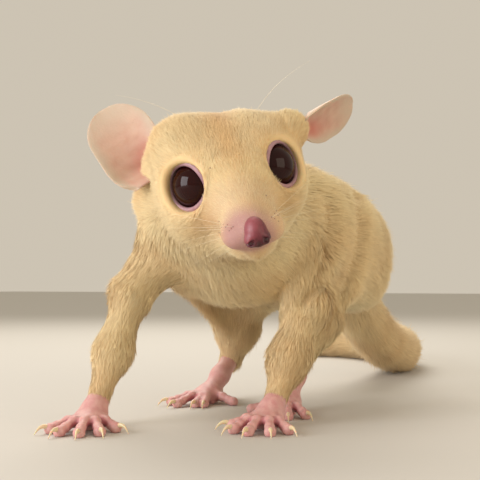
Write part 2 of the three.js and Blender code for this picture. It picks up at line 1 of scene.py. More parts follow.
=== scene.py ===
import math
import bpy
import numpy as np
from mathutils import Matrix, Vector


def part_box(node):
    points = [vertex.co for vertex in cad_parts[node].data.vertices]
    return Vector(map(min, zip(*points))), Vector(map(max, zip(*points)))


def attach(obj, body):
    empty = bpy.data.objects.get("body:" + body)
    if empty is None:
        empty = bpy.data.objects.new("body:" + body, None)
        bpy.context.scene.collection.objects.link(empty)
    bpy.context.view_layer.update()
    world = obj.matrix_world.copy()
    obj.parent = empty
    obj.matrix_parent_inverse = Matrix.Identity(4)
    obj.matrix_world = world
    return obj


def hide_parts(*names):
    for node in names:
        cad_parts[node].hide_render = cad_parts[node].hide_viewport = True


# A pale sugar glider, life size, standing on a studio floor.
# Shapes are worked out in millimetres in a frame that looks along +Y, then turned into the frame's metres.

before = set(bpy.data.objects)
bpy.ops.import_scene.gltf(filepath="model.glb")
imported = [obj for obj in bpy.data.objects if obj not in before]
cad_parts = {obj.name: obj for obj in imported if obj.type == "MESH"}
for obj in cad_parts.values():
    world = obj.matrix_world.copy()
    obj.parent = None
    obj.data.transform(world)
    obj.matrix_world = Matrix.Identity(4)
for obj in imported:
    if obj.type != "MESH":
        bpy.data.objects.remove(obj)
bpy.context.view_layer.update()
scene = bpy.context.scene
drawSeed = 20
random = np.random.default_rng(drawSeed)
millimetre = 0.001  # in metres, which the frame uses
print("frame loaded")

measured = {
    "turn": 30,  # degrees from the measured frame to the animal's own
    "between": (-17.1, -42, 55.4),  # midway between the two visible eyes
    "forward": (0.148, -0.925, -0.338),  # the way the face looks
    "left": (0.958, 0.139, 0.269),
    "eyeSide": 11.9,  # from the head's midline to the front of each eye
    "eyeRadius": 5.4,
    "eyeProud": 0.4,  # that the front of each eye stands past that place
    "eyeSpread": 47,  # degrees outward
    "eyeRise": 12,  # degrees upward
}


def unit(v):
    v = np.asarray(v, float)
    return v / max(np.linalg.norm(v), 1e-9)


def lengths(v):
    return np.linalg.norm(v, axis=-1)


def units(v):
    return v / np.maximum(lengths(v), 1e-9)[..., None]


def dots(a, b):
    return np.einsum("...j,...j->...", a, b)


def smooth(value, low, high):
    t = np.clip((value - low) / (high - low), 0, 1)
    return t * t * (3 - 2 * t)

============

Instructions for the task: Copy the data above exactly. Every line must be included.

Finished task:
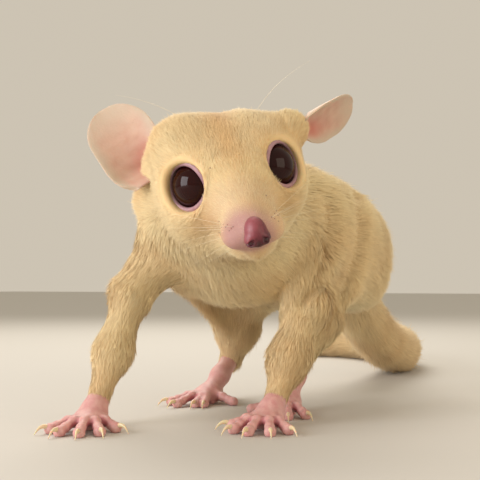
Write part 2 of the three.js and Blender code for this picture. It picks up at line 1 of scene.py. More parts follow.
=== scene.py ===
import math
import bpy
import numpy as np
from mathutils import Matrix, Vector


def part_box(node):
    points = [vertex.co for vertex in cad_parts[node].data.vertices]
    return Vector(map(min, zip(*points))), Vector(map(max, zip(*points)))


def attach(obj, body):
    empty = bpy.data.objects.get("body:" + body)
    if empty is None:
        empty = bpy.data.objects.new("body:" + body, None)
        bpy.context.scene.collection.objects.link(empty)
    bpy.context.view_layer.update()
    world = obj.matrix_world.copy()
    obj.parent = empty
    obj.matrix_parent_inverse = Matrix.Identity(4)
    obj.matrix_world = world
    return obj


def hide_parts(*names):
    for node in names:
        cad_parts[node].hide_render = cad_parts[node].hide_viewport = True


# A pale sugar glider, life size, standing on a studio floor.
# Shapes are worked out in millimetres in a frame that looks along +Y, then turned into the frame's metres.

before = set(bpy.data.objects)
bpy.ops.import_scene.gltf(filepath="model.glb")
imported = [obj for obj in bpy.data.objects if obj not in before]
cad_parts = {obj.name: obj for obj in imported if obj.type == "MESH"}
for obj in cad_parts.values():
    world = obj.matrix_world.copy()
    obj.parent = None
    obj.data.transform(world)
    obj.matrix_world = Matrix.Identity(4)
for obj in imported:
    if obj.type != "MESH":
        bpy.data.objects.remove(obj)
bpy.context.view_layer.update()
scene = bpy.context.scene
drawSeed = 20
random = np.random.default_rng(drawSeed)
millimetre = 0.001  # in metres, which the frame uses
print("frame loaded")

measured = {
    "turn": 30,  # degrees from the measured frame to the animal's own
    "between": (-17.1, -42, 55.4),  # midway between the two visible eyes
    "forward": (0.148, -0.925, -0.338),  # the way the face looks
    "left": (0.958, 0.139, 0.269),
    "eyeSide": 11.9,  # from the head's midline to the front of each eye
    "eyeRadius": 5.4,
    "eyeProud": 0.4,  # that the front of each eye stands past that place
    "eyeSpread": 47,  # degrees outward
    "eyeRise": 12,  # degrees upward
}


def unit(v):
    v = np.asarray(v, float)
    return v / max(np.linalg.norm(v), 1e-9)


def lengths(v):
    return np.linalg.norm(v, axis=-1)


def units(v):
    return v / np.maximum(lengths(v), 1e-9)[..., None]


def dots(a, b):
    return np.einsum("...j,...j->...", a, b)


def smooth(value, low, high):
    t = np.clip((value - low) / (high - low), 0, 1)
    return t * t * (3 - 2 * t)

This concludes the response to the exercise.